Também a questão da irritabilidade: há peixes que se encontram em situações de stress reprodutivo, estão focados naquele acto e não desejam concorrentes ou interferências. As próprias alterações climatéricas, uma brusca baixa de pressão, uma trovoada, um baixamento de temperatura, algo que altere as condições normais e que possa ser factor de criação de instabilidade. Tudo isso provoca irritabilidade. Deixo para o fim questões relacionadas com a competitividade entre membros do cardume, o chamado frenesim alimentar, e por último a própria curiosidade natural.
Seguramente que outras explicações haverá para justificar os ataques que os nossos iscos sofrem, que não apenas a questão alimentar.
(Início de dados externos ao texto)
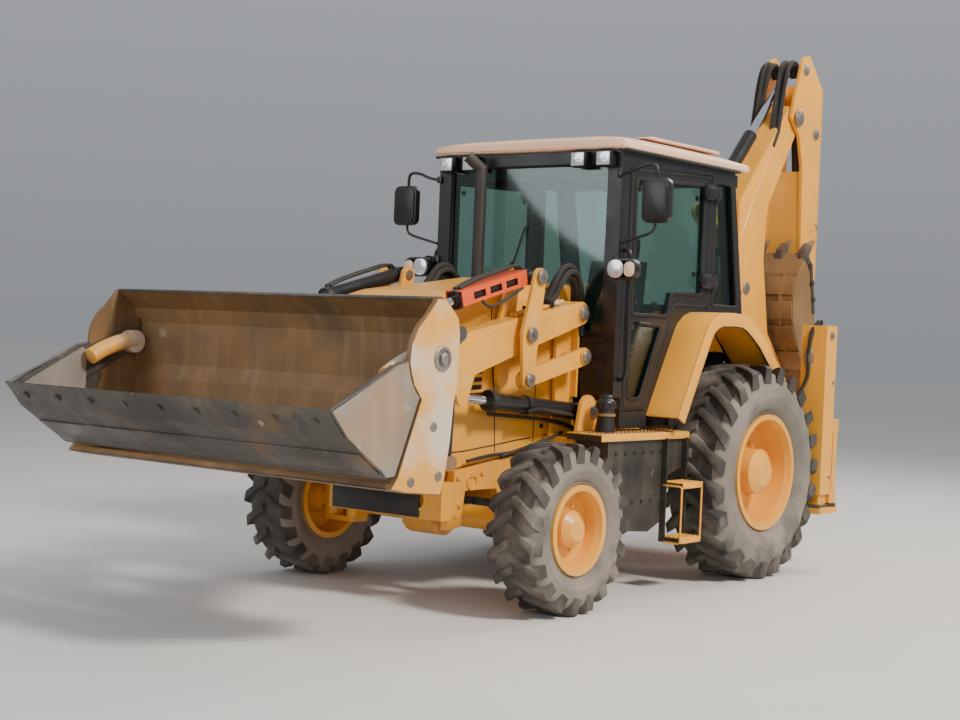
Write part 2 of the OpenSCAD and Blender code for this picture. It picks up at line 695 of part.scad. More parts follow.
module bucket_blade() color(rust) at_origin() {
    difference() {
        plate(blade_back, -half_bucket + 1, half_bucket - 1);
        both() translate([3400, jaw_arm_in - 8, 1290]) cube([200, jaw_arm_t + 16, 260]);
    }
    both() {
        plate(blade_cheek, half_bucket - cheek_t, half_bucket);
        pin(jaw_pivot, jaw_pin_r, jaw_arm_in - 4, half_bucket - 1);
        for (y = [ear_in, ear_out]) slab(y, y + ear_t) difference() {
            union() {
                bar(bucket_hinge, bucket_top, 62, 50);
                polygon([bucket_hinge + [0, -62], [3570, 780], [3500, 1300], bucket_top + [0, 50]]);
            }
            translate(bucket_hinge) circle(pin_r + pin_gap);
        }
        pin(bucket_top, pin_r, ear_in, link_inner + lever_t + 4);
        pin(bucket_top, pin_r, link_out - 4, ear_out + ear_t);
        for (y = [jaw_ram_y - 42, jaw_ram_y + 30]) slab(y, y + 12) {
            bar(jaw_ram_base, jaw_ram_base + [60, 0], 36, 36);
            translate(jaw_ram_base + [0, -36]) square([150, 72]);
        }
        pin(jaw_ram_base, jaw_eye_pin_r, jaw_ram_y - 42, jaw_ram_y + 42);
    }
}

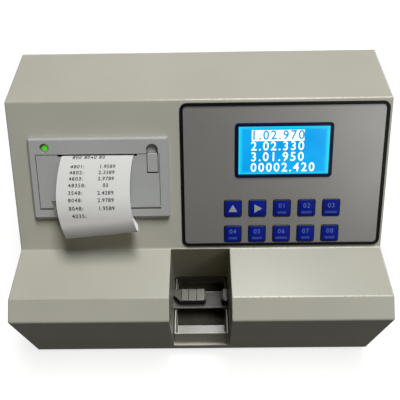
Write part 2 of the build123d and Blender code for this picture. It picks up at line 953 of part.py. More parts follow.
def lead_nut():
    start = carriage_left - nut_flange
    body = along_x(11, start, carriage_left, axis_y, axis_z)
    body += along_x(nut_radius, carriage_left, carriage_left + 8, axis_y, axis_z)
    bore = screw_radius + screw_fit
    body -= along_x(bore, start - 1, carriage_left + 9, axis_y, axis_z)
    for s in (-1, 1):
        body -= along_x(1.6, start - 1, carriage_left + 1, axis_y, axis_z + s * 8)
    return body


def carriage_bushes():
    made = []
    for s in (-1, 1):
        y = axis_y + s * rod_spread
        right = carriage_left + bush_length
        tube = along_x(bush_radius, carriage_left, right, y, axis_z)
        made.append(tube - along_x(rod_radius + run_fit, carriage_left - 1, right + 1, y, axis_z))
    return made


def limit_switches():
    flag = carriage_left + bush_length - 12
    made = []
    for near, facing in ((flag - jaw_open - 0.5, -1), (flag + 4 + jaw_close + 0.5, 1)):
        x = sorted((near + facing * 1.2, near + facing * 7.5))
        body = block(x, (axis_y - 10, axis_y + 10), (bed_top, bed_top + 10))
        tip = sorted((near, near + facing * 1.2))
        body += block(tip, (axis_y - 4, axis_y + 4), (bed_top + 7, bed_top + 10))
        made.append(body)
    return made


def load_cell():
    low, high = axis_z - cell_thick / 2, axis_z + cell_thick / 2
    front = axis_y - 8
    x = (cell_left, cell_left + cell_thick)
    body = block(x, (front, front + cell_length), (low, high))
    middle = front + cell_length / 2
    hole_x = cell_left + cell_thick / 2
    for s in (-1, 1):
        body -= upright(4.4, low - 1, high + 1, hole_x, middle + s * 10)
    body -= block((hole_x - 1, hole_x + 1), (middle - 10, middle + 10), (low - 1, high + 1))
    return body


def cell_bracket():
    back = axis_y - 8 + cell_length
    low = axis_z - cell_thick / 2
    profile = Polyline(
        (back - 26, bed_top),
        (back - 20, low),
        (back, low),
        (back, bed_top),
        close=True,
    )
    body = extrude(Plane.YZ * make_face(profile), cell_thick / 2 + 4, both=True)
    return Pos(cell_left + cell_thick / 2, 0, 0) * body


save("main_cover", main_cover())
save("bay_liner", bay_liner())
save("base_plate", base_plate())
save("rear_panel", rear_panel())
save("rubber_feet", *[rubber_foot(x, y) for x, y in foot_places()])
save("foot_screws", *[foot_screw(x, y) for x, y in foot_places()])
save("cover_screws", *[rear_screw(x, z) for x, z in rear_screw_places()])
save("printer_bezel", printer_bezel())
save("hinge_pin", hinge_pin())
save("printer_case", printer_case())
save("print_head", print_head())
save("printer_door", printer_door())
save("door_latch", door_latch())
save("platen_roller", platen_roller())
save("platen_gear", platen_gear())
save("paper_roll", paper_roll())
save("paper_strip", paper_strip())
save("status_led", status_led())
save("control_plate", control_plate())
save("panel_trim", panel_trim())
save("lcd_frame", lcd_frame())
save("lcd_glass", lcd_glass())
save("lcd_module", lcd_module())
save("key_board", key_board())
save("key_switches", *key_switches())
for number, (x, up) in enumerate(key_places(), 1):
    save("key_" + str(number), key(x, up))
save("standoffs", *standoffs())
save("main_board", *main_board())
save("power_supply", power_supply())
save("mains_inlet", mains_inlet())
save("inlet_pins", *inlet_pins())
save("power_rocker", power_rocker())
save("test_platform", test_platform())
save("waste_tray", waste_tray())
save("moving_jaw", moving_jaw())
save("fixed_jaw", fixed_jaw())
save("mechanism_bed", mechanism_bed())
save("stepper_motor", motor_body())
save("motor_bracket", motor_bracket())
save("motor_shaft", motor_shaft())
save("shaft_coupling", shaft_coupling())
save("lead_screw", lead_screw())
save("screw_bearing", screw_bearing())
save("rod_supports", *rod_supports())
save("guide_rods", *guide_rods())
save("jaw_carriage", jaw_carriage())
save("lead_nut", lead_nut())
save("carriage_bushes", *carriage_bushes())
save("limit_switches", *limit_switches())
save("load_cell", load_cell())
save("cell_bracket", cell_bracket())
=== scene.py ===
import json
import math
import bpy
import bmesh
from mathutils import Matrix, Vector


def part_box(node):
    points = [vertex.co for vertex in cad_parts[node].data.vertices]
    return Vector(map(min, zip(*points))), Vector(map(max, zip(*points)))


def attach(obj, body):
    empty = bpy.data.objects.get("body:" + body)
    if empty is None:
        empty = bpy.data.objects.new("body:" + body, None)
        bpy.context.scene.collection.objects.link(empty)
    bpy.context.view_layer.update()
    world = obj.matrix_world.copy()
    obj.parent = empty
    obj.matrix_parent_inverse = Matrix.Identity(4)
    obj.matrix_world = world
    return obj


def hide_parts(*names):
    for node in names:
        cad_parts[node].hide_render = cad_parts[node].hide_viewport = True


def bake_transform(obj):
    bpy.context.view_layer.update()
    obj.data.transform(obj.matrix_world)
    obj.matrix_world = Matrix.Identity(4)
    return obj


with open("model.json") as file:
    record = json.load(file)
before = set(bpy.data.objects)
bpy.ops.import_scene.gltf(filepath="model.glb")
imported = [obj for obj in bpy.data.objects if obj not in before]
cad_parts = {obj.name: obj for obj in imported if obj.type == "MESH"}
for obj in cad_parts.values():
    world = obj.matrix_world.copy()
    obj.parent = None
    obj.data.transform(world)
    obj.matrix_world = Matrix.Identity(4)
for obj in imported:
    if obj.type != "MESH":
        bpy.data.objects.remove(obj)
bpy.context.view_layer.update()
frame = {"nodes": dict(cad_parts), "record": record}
nodes = frame["nodes"]
mm = 0.001
print("frame loaded,", len(nodes), "nodes")

# where things are on the case, in millimetres, as the drawing has them
case = {
    "half": 101.96,
    "foot": 8.0,
    "ledgeBack": 58.7,
    "ledgeHeight": 81.5,
    "slopeRise": 90.0,
    "slopeRun": 79.9,
}
slopeTurn = math.atan2(case["slopeRise"], case["slopeRun"])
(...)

Um robalo que morde uma amostra maior que o seu próprio corpo não pode ser algo corrente, não se enquadra naquilo que podemos aceitar como acto regular.
Tenho a certeza que os nossos leitores terão muitos casos pessoais dentro desta linha de raciocínio e seria interessante receber alguns comentários deles.


Aqui temos uma situação que me parece ser um acto natural de alimentação. Ferrei este sarrajão com um jig Jigpara de 20 gramas, a meia água. Todavia alguns dos exemplos que vimos acima já me parecem ser algo mais que apenas a procura simples de comida.